▶ Stated exercise: Among the entries below, find the line with "stand = axis_empty(ROOT_NAME, Vector((0.0, 0.0, 0.0)))", then quote it and each following line up to and including the line with "if empty is", and nothing else.

▶ Given records:
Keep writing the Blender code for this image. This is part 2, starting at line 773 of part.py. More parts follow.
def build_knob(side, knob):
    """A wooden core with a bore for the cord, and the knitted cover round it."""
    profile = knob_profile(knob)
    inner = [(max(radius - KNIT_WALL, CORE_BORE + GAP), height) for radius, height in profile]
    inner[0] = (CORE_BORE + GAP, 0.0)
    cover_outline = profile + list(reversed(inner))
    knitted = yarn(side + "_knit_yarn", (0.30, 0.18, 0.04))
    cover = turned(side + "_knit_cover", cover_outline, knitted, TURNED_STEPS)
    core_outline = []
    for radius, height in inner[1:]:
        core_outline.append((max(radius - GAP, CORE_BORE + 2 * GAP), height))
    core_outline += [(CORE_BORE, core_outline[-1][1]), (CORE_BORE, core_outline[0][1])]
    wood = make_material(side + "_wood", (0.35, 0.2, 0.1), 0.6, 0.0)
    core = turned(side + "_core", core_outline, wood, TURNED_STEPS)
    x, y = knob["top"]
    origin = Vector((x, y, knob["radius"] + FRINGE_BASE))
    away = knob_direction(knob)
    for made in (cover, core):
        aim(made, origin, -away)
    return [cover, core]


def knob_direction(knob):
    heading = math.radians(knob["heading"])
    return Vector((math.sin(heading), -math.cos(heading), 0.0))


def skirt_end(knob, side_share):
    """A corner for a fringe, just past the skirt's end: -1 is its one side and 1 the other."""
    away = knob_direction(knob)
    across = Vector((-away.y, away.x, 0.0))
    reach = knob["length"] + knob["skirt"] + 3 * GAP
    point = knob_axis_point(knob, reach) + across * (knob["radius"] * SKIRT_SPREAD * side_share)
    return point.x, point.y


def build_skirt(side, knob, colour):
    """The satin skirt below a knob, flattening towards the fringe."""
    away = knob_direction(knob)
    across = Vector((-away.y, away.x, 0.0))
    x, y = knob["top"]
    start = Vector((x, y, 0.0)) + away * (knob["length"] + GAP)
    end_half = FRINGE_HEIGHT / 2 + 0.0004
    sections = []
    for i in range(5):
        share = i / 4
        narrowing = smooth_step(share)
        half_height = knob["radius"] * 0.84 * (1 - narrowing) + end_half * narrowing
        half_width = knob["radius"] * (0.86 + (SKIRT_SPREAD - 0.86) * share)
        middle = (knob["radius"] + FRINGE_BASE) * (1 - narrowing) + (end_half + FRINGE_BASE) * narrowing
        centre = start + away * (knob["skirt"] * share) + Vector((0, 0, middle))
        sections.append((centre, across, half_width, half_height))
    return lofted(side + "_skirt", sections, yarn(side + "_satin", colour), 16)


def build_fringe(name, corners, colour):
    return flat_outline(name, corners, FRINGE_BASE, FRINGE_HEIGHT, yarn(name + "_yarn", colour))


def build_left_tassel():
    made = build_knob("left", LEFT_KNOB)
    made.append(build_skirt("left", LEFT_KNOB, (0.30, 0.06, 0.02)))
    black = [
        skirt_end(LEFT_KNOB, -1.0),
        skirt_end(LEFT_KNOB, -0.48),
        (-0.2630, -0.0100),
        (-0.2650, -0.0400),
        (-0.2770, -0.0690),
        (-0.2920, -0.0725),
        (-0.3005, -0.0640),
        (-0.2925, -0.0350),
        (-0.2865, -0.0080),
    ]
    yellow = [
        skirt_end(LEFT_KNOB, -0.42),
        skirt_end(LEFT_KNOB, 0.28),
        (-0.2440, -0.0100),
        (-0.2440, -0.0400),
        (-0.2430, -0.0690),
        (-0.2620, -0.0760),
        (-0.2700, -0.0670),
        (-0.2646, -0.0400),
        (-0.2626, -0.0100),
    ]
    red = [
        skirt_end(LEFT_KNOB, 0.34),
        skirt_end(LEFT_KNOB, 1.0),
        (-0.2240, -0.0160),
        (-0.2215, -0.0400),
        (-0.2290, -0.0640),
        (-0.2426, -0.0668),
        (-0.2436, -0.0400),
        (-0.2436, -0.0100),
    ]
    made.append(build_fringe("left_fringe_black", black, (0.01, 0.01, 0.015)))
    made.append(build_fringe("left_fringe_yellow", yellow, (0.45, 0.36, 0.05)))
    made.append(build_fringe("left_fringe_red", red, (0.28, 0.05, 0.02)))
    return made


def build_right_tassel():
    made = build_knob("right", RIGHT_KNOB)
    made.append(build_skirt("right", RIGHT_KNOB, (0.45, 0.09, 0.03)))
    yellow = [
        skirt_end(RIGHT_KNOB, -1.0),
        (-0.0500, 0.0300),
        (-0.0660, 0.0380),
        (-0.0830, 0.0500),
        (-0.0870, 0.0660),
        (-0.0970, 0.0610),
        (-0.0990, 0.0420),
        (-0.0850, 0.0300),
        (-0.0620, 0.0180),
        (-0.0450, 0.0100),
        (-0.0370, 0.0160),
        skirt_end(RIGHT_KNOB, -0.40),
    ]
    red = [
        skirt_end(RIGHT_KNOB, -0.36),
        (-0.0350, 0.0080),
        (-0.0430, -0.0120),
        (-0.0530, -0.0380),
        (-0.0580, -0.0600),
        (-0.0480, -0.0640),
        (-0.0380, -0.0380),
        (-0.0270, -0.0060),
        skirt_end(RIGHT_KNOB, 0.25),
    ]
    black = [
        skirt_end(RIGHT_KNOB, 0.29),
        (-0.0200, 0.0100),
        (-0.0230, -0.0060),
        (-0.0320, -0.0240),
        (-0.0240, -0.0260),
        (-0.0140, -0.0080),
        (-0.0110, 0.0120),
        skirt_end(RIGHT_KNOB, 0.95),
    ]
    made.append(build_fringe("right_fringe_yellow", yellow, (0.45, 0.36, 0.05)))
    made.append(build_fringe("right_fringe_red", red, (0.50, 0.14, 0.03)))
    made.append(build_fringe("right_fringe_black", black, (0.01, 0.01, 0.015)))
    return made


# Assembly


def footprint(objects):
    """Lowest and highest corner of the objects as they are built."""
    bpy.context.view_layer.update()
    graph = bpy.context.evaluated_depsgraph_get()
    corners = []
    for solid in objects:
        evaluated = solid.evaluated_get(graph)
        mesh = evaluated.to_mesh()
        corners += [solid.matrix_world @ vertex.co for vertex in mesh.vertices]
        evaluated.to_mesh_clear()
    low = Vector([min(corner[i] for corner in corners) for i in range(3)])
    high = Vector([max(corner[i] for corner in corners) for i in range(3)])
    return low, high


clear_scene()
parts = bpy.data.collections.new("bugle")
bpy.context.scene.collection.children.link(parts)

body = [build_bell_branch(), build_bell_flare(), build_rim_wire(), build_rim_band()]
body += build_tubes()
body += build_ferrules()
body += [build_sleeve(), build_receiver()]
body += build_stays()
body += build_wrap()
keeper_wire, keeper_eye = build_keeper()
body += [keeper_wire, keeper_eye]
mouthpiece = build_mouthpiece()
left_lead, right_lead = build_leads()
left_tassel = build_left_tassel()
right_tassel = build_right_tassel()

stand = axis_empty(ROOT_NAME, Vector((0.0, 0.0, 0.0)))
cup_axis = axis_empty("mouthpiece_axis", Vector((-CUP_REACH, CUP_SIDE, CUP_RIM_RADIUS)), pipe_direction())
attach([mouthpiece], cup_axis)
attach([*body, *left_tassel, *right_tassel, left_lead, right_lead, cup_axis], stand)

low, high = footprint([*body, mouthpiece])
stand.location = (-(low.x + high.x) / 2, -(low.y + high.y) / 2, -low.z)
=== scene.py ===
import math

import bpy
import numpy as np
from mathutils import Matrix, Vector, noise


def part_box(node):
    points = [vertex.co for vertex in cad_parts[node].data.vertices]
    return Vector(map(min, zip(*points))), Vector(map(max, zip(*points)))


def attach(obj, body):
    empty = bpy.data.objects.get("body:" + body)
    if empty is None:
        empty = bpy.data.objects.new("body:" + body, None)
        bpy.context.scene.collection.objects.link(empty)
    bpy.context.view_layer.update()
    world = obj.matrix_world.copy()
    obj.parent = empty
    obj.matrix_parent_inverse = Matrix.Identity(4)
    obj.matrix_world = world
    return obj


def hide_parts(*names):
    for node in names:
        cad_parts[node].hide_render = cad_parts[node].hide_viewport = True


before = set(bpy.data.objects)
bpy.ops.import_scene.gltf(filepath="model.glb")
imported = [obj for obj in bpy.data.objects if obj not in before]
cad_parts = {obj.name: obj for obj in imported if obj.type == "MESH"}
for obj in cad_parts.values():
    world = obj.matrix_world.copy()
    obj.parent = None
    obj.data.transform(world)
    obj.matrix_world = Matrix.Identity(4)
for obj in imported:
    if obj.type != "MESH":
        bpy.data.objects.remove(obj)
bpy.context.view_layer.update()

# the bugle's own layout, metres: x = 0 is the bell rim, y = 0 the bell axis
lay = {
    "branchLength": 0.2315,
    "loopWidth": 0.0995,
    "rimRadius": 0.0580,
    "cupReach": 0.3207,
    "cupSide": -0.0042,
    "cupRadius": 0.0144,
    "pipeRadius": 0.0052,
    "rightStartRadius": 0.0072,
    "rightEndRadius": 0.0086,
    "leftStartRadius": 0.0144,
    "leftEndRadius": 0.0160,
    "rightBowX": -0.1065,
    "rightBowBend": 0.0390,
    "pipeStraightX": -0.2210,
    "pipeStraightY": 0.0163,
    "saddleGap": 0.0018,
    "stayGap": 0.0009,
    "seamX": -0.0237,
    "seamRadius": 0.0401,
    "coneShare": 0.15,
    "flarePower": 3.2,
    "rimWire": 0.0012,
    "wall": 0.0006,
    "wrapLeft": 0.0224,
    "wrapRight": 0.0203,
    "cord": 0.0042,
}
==
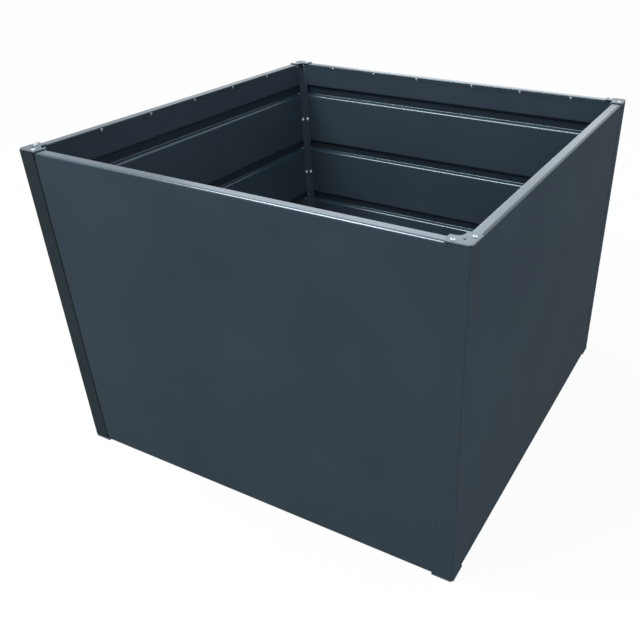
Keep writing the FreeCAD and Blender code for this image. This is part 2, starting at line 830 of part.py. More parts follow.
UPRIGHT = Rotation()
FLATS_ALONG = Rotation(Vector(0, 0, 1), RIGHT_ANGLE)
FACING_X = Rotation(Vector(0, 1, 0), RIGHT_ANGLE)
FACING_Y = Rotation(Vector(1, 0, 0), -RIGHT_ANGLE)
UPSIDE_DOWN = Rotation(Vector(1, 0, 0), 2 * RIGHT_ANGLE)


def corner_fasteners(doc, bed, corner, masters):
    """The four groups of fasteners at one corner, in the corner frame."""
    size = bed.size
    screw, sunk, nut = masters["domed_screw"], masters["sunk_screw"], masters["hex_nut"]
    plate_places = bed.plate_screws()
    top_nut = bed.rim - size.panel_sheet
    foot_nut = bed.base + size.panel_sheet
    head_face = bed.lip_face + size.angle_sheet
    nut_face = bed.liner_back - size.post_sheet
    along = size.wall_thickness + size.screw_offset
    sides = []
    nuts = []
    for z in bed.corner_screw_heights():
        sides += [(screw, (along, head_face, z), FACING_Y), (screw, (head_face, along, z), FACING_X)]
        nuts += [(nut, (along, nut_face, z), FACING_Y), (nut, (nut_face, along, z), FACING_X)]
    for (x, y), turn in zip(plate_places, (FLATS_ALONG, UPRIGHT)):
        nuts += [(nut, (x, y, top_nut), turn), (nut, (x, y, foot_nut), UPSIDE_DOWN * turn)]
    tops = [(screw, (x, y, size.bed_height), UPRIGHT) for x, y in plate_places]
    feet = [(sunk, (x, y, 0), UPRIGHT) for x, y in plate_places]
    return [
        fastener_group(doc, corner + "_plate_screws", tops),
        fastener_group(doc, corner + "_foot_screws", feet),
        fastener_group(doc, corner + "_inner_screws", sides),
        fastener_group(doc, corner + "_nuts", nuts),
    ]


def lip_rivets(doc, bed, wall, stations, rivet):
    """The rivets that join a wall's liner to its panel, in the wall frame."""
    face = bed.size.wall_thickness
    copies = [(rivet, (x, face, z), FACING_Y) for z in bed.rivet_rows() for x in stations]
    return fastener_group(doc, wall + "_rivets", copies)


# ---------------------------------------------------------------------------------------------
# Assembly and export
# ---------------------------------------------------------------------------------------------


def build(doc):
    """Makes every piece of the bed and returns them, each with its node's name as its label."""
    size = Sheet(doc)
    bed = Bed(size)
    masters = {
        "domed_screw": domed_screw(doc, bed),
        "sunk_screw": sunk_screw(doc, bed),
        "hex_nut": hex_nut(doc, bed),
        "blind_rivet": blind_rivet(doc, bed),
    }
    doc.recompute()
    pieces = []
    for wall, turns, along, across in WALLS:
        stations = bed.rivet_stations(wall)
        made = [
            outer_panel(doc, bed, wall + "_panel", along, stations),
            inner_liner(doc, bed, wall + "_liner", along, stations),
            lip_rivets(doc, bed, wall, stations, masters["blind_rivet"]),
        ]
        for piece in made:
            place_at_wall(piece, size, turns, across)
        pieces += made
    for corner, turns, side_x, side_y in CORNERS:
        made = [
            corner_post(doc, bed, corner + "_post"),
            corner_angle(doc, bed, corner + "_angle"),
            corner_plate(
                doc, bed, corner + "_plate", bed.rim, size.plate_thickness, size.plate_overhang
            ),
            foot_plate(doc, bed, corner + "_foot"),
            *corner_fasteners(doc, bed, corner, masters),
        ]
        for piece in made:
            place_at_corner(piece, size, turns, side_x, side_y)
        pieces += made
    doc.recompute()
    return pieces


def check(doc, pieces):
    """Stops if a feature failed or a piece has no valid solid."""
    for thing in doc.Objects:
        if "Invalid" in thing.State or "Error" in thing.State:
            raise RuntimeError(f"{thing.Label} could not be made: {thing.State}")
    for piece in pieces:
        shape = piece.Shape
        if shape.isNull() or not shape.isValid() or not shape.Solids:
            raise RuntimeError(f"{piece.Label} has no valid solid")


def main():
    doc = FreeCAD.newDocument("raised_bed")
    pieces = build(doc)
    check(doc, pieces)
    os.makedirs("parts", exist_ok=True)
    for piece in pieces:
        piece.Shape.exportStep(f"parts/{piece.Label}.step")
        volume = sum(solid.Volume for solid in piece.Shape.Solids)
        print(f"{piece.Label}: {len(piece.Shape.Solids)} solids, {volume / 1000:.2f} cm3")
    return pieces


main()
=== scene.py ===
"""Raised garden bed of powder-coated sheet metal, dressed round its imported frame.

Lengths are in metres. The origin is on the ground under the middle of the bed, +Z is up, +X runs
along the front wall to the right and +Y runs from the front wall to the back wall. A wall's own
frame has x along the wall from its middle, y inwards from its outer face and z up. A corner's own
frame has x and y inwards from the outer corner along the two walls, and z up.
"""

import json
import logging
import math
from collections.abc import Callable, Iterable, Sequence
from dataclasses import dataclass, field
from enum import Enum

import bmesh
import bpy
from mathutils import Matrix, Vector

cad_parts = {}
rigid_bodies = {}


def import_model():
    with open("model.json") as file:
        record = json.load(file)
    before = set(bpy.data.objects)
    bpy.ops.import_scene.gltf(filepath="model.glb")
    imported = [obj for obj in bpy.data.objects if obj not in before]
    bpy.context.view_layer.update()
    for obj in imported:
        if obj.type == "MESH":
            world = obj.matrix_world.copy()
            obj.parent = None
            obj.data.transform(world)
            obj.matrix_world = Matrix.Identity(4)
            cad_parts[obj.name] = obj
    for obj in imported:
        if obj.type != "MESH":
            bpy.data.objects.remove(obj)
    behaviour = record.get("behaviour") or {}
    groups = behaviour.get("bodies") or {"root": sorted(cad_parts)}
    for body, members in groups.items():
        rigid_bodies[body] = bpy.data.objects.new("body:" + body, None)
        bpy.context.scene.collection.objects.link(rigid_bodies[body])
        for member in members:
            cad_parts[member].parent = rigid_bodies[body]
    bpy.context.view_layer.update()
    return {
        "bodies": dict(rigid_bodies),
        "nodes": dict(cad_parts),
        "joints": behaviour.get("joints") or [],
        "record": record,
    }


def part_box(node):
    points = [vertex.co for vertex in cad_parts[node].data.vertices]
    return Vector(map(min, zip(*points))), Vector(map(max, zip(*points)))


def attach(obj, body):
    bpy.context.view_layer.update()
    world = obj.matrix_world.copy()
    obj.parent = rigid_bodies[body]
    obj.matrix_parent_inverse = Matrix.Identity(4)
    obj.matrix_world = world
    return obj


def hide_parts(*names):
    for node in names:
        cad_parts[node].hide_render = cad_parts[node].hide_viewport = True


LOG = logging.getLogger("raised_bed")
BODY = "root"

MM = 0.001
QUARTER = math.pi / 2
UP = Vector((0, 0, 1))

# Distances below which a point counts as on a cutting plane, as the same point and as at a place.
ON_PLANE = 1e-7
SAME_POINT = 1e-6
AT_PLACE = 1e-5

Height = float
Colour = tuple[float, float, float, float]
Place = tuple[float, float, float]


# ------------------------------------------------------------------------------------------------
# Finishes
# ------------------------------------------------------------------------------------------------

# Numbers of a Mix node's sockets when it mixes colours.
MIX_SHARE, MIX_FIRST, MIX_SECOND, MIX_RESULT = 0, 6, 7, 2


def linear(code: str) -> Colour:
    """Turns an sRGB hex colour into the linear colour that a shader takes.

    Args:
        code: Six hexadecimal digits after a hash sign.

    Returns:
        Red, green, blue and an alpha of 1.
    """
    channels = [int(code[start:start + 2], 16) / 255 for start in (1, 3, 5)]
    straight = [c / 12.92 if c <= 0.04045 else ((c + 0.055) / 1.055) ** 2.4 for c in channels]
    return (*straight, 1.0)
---
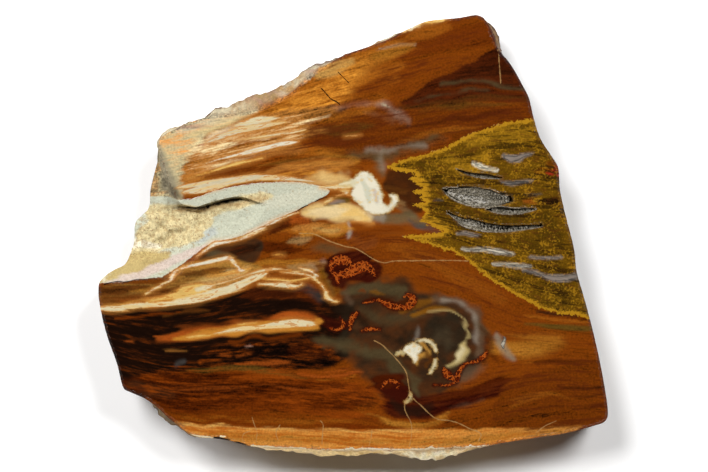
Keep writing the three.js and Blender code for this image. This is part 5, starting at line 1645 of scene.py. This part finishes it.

▶ Answer:
stand = axis_empty(ROOT_NAME, Vector((0.0, 0.0, 0.0)))
cup_axis = axis_empty("mouthpiece_axis", Vector((-CUP_REACH, CUP_SIDE, CUP_RIM_RADIUS)), pipe_direction())
attach([mouthpiece], cup_axis)
attach([*body, *left_tassel, *right_tassel, left_lead, right_lead, cup_axis], stand)

low, high = footprint([*body, mouthpiece])
stand.location = (-(low.x + high.x) / 2, -(low.y + high.y) / 2, -low.z)
=== scene.py ===
import math

import bpy
import numpy as np
from mathutils import Matrix, Vector, noise


def part_box(node):
    points = [vertex.co for vertex in cad_parts[node].data.vertices]
    return Vector(map(min, zip(*points))), Vector(map(max, zip(*points)))


def attach(obj, body):
    empty = bpy.data.objects.get("body:" + body)
    if empty is None:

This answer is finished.